For more than 50 years, however, the responsibility of marking each hour fell to Henry Martin, a man born into slavery who became a beloved figure among students and faculty during his time as the University’s bell ringer.

“It truly was a lifetime of service to the needs and interests of the University of Virginia,” says Coy Barefoot (Grad ’97), author of The Corner: A History of Student Life at the University of Virginia. In Martin’s day, the Rotunda bell could be heard far beyond the Academical Village and was a familiar sound to area residents. “In a real sense, Henry Martin was the hub of the wheel for the University community and for Charlottesville.”
Martin
Henry Martin Holsinger Studio Collection, 1889-1939, Albert and Shirley Small Special Collections Library, University of Virginia

Martin’s service and legacy will be recalled Jan. 25 in a lunchtime panel discussion and later at a service in the Rotunda as part of U.Va.’s commemoration of Rev. Dr. Martin Luther King Jr. Barefoot and other panelists also will discuss the broader role of enslaved laborers at the University.

“Conversations about the legacy of Henry Martin come at a time when several universities around the country are looking at the role that slaves and former slaves played in the building of universities and local communities,” says Derrick P. Alridge, a Curry School professor who will be the panel’s moderator. “So now is a ripe time to examine the legacy of slaves and former slaves to various institutions in this country.”

Two other institutions are collaborating on similar examinations of slavery. The Thomas Jefferson Foundation at Monticello and the Smithsonian Institution’s National Museum of African American History have partnered on an exhibit, “Slavery at Jefferson’s Monticello: Paradox of Liberty,” set to open on Jan. 27.

In addition, Monticello plans a multimedia exhibit beginning in February that will focus on historians’ work to interpret and restore Mulberry Row, the hub of 21 dwellings where enslaved and free workers went about their daily labors at Jefferson’s Albemarle County home. Computer animation, apps for mobile devices, a website—all will be used in “Landscape of Slavery: Mulberry Row at Monticello.”

“We don’t shy away from slavery, we talk about slavery because we know that it’s fundamentally important to understanding Jefferson and understanding America,” Susan Stein, a senior curator at Monticello, told the Associated Press.

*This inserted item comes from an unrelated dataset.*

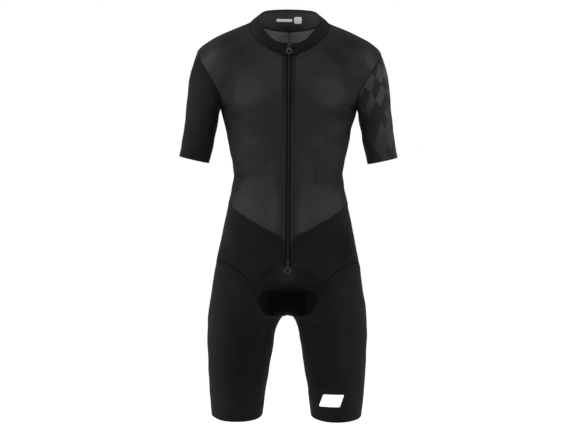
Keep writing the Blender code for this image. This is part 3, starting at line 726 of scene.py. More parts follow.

Left: A depiction of Mulberry Row, the group of dwellings where enslaved and free laborers worked at Monticello, during Jefferson’s time. Right: Mulberry Row, today. Photos courtesy of Thomas Jefferson Foundation at Monticello

Henry Martin provided a link between the University and its founder. According to oral history, Martin was born at Monticello on July 4, 1826—the day Jefferson died. Though sold as a slave to the family of George Carr, Martin was freed by the time he was hired as the University’s bell ringer and janitor in 1847, according to research by Catherine Neale (Col ’06) for her undergraduate honors thesis.

Martin routinely awoke at 4 a.m. to tend to his responsibilities, which he took seriously. “I [was] as true to that bell as to my God,” Martin said in a 1914 interview in Corks and Curls.

Indeed, Dr. David M.R. Culbreth, writing in 1908, recalled, “In my experience I do not recall the bell pealing out of time, and yet that must have occurred to prove human error and fallibility.”

Henry Martin and students hanging out behind 45 West Range, May 7, 1902 Photo courtesy of Eliza Brent Myers

Martin rang the bell to spread the alarm when the first wisps of smoke were discovered in the Rotunda fire of 1895. That catastrophe forced the bell ringing to be moved to the University Chapel.

By Martin’s retirement in 1909, he was a local icon, beloved for his devotion and his familiarity with members of the University. At his death at age 89 in 1915, the student newspaper said, “He was known personally to more alumni than any living man,” and “is said to have known by name ... every student who resided here during his long service as bell ringer.”

Corey D.B. Walker, a panel member and former U.Va. professor who now is a professor and chair of the department of Africana studies at Brown University, says that without detracting from Martin’s contributions and service, it’s important to look beyond one personality.

“We have to remember, these people were enslaved. No matter how much we want to romanticize it, they did not control their destiny,” Walker says. “The problem of making the assertion that he was wonderful and a beloved figure belies the very violence of the institution of chattel slavery.”

The observations and discussions at U.Va., as well as the exhibits at Monticello and the Smithsonian, provide opportunities to use the past as a lantern for the future.

“This becomes an opening for us to have a conversation,” Walker says, “but we have to be very careful with it, not to engage in a way that the past is behind us, but to engage in how the past continues to challenge the ways in which we want to develop our nation and our world.”

Henry Martin Photo courtesy of U.Va. Special Collections
 
We encourage all people to visit Monticello and the Smithsonian to learns more about chattel slavery in the antebellum period and the impact that institution had on the nation from then until now.